The white plastic housings for the individual gauges from the 72 and 73 models were retained for the 74 and 75 models, screwed into the case in two locations for each mechanism just as was previously done. In 1976 a change was made to the housings and metal cases were designed to house the mechanisms, this time using glass lenses instead of the molded in acrylic lenses in white plastic housings.
Between 1974 and 1975 speedometer units featured a similar dark blue face as was seen on the 72 and 73 models, but the scale of registering was changed as well as the font type. A maximum indicated speed of 150 mph/210 kph was now offered, displayed on a pale blue colour on the dark blue face.
The tachometer also had a revision to is face plate and displayed the redline area on the segments in the respective area of the face.
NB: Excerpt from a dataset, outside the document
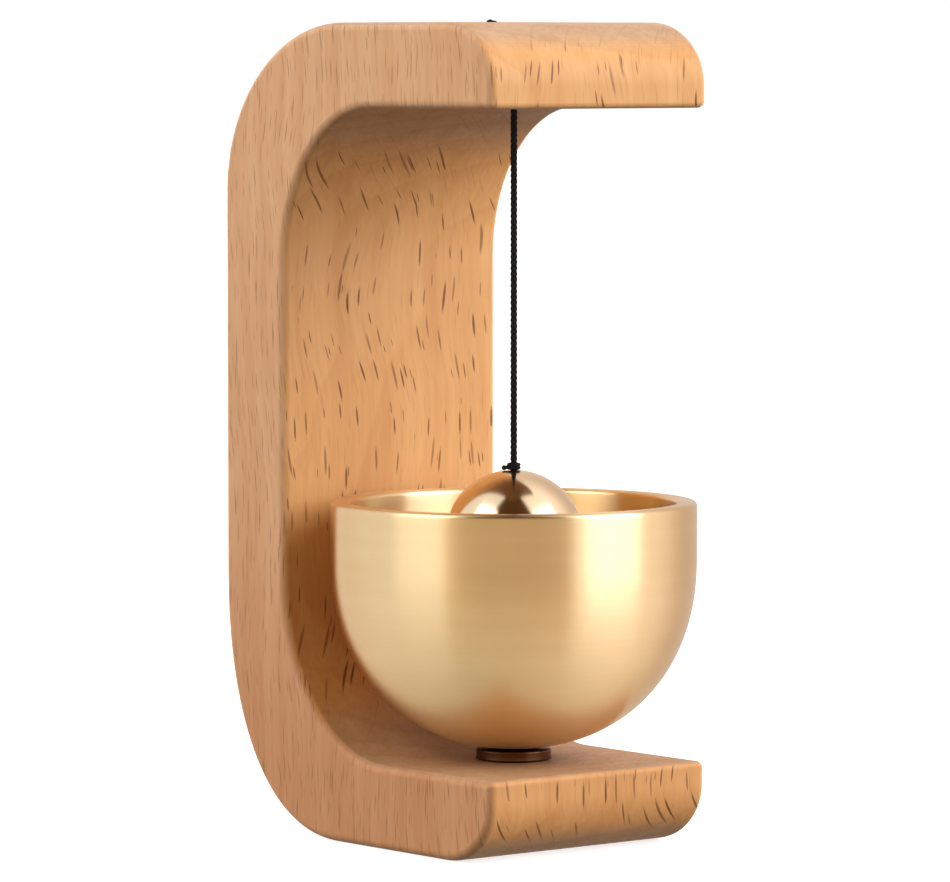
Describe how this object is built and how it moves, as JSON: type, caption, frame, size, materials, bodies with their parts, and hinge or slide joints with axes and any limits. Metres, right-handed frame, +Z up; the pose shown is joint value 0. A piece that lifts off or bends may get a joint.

The Suzuki 'S' symbol was retained on the faces, centrally located just below the needle boss area.
The needles on the GT550 initially retained the chrome centre button as was previously used, the GT380 and GT250 models used the same needle design but it's an all white needle.
Of note is the fact there is no provision for the round chrome 'S' button on these later cases used on the GT550.
When the change was made to the metal can type housings between 1976 and 1977, the faces went through some revisions as well, the redline section was updated to a two tone coloured area of red, this redline updated design carried on when the faces went to the brown background for the 77 models.
With the change to brown backgrounds on the faces, the segment and numerals were also changed to a cream/white colour with the interior of the metal cases left unpainted. The photos below show a very late production dual scale brown face set, courtesy of Mike Yeadon in the UK. In earlier versions the face was either in kilometers or in miles.
All the while the changes were being made from 1972 to 1977, the internal gauge mechanisms remained mostly unchanged, some minor little metal parts were changed to plastic, for example the small bushing to hold one side of the odometer shaft, but it's not that significant, but as with unpainted gauge interiors, it's obviously a cost cutting measure.